We're still a gun-loving country. But guns aren't good for children, or for life, and it may be about as good a thermometer of our violent potential, as anything.
I was raised in Texas, and I had a .22 rifle by the time I was nine; a .410 shotgun before I was 11. And loved the blue steel and the sheen of the wood stock.
But now, I've seen too much about what they do, and I never really wanted to shoot those doves anyway! We're big dove hunters down in Texas; doves are a sign of peace. There may be some meaning there, too. But they taste good. There are lot of dove hunters just shooting doves, they're not thinking about dinner.
We've "got miles to go before we sleep."
Our military budget is still a danger to life on the planet. It's a measure of the moral worth of our people; our research and development for better ways of killing is as high was it ever was, as if we don't have enough ways now, to destroy life on the planet.

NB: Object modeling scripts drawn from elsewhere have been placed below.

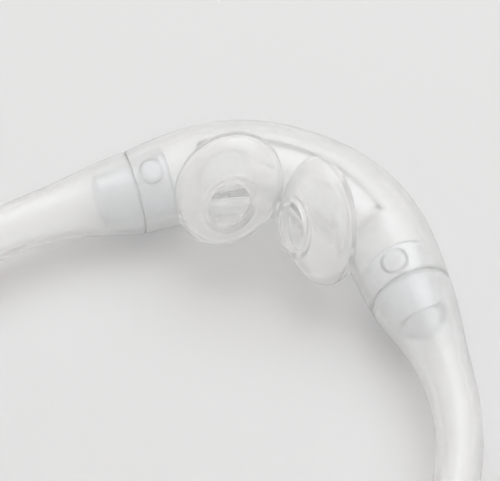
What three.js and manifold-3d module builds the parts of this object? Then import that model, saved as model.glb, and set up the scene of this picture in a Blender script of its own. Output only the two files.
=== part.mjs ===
// Nasal-pillow CPAP mask: a soft silicone cushion with two nasal pillows, whose ends
// plug onto a hollow silicone frame that loops over the head to a hose port at the crown.
// Millimetres. The mask lies on its outer side, pillows pointing into the loop. +Z is up,
// the loop is mirrored across X = 0, the cushion is at +Y and the crown port at -Y.
import * as THREE from "three";
import { mergeVertices } from "three/addons/utils/BufferGeometryUtils.js";
import Module from "manifold-3d";

const wasm = await Module();
wasm.setup();

const degrees = Math.PI / 180;
const seatGap = 0.3; // clearance between pieces that seat on each other

// Loop centreline, seen from above, from the middle of the cushion to the crown
const cushionBendRadius = 30.7;
const cushionBendAngle = 44.8 * degrees;
const connectorRun = 14; // straight stretch that the connector needs
const cheekBendRadius = 110;
const cheekBendAngle = 9 * degrees;
const templeBendRadius = 52;
const templeBendAngle = 24 * degrees;
const sideBendRadius = 420;
const sideLength = 102.6; // along the nearly straight side

// Tube sections: half width across the loop and half height, at stations along it
const cushionHalfWidth = 8.5;
const cushionHalfHeight = 9.7;
const shoulderAt = 15;
const seamAt = 33.5; // where the cushion ends and the frame begins
const seamHalfWidth = 7.7;
const seamHalfHeight = 8.5;
const cheekAt = 50;
const cheekHalfWidth = 4.9;
const cheekHalfHeight = 5.7;
const templeAt = 74;
const armHalfWidth = 4.0;
const armHalfHeight = 5.4;
const crownFlareLength = 42;
const crownHalfWidth = 6.4;
const crownHalfHeight = 7.6;
const armArchRise = 5; // how far the side arms arch off the table

const cushionWall = 1.6;
const frameWall = 1.3;

// Raised seat that carries both pillows, on the upper inner side of the cushion
const seatAngle = 125 * degrees; // round the section, from the outer side over the top
const seatOffset = 6.2;
const seatRadius = 6;
const seatReach = 22.5; // along the centreline, from the middle
const seatEndRound = 3.5;

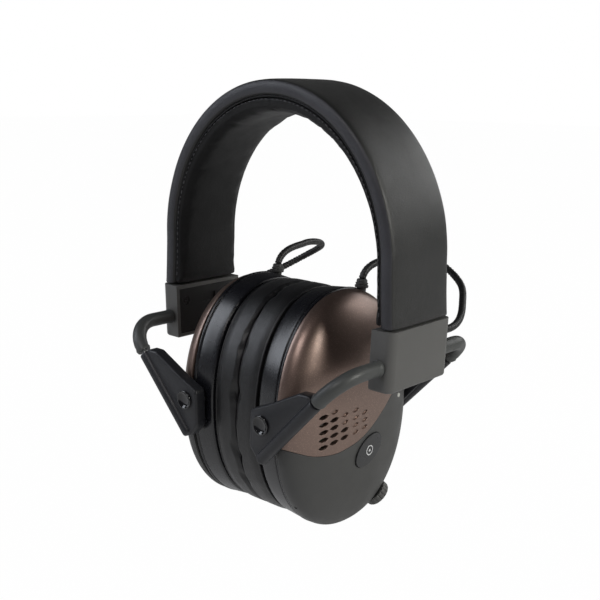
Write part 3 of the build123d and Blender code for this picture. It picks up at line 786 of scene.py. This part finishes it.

We obviously do. We're just looking for keener ones. And spend a lot of money for it.
But if we want peace on Earth, we, the people, have to stand up and say, "Enough!" We want to demilitarize our country and demilitarize the world. And yet, as it was when Dr. King spoke those words, in this church, we remain the "greatest purveyors of violence on Earth." And we can overcome that. It's a matter of will: Until we address it, we may be singing good songs, but we're not marching the road toward disarmament. And the world daily becomes more dangerous.
Good to see you all here, and honored to be here with you in this great church. Thank you.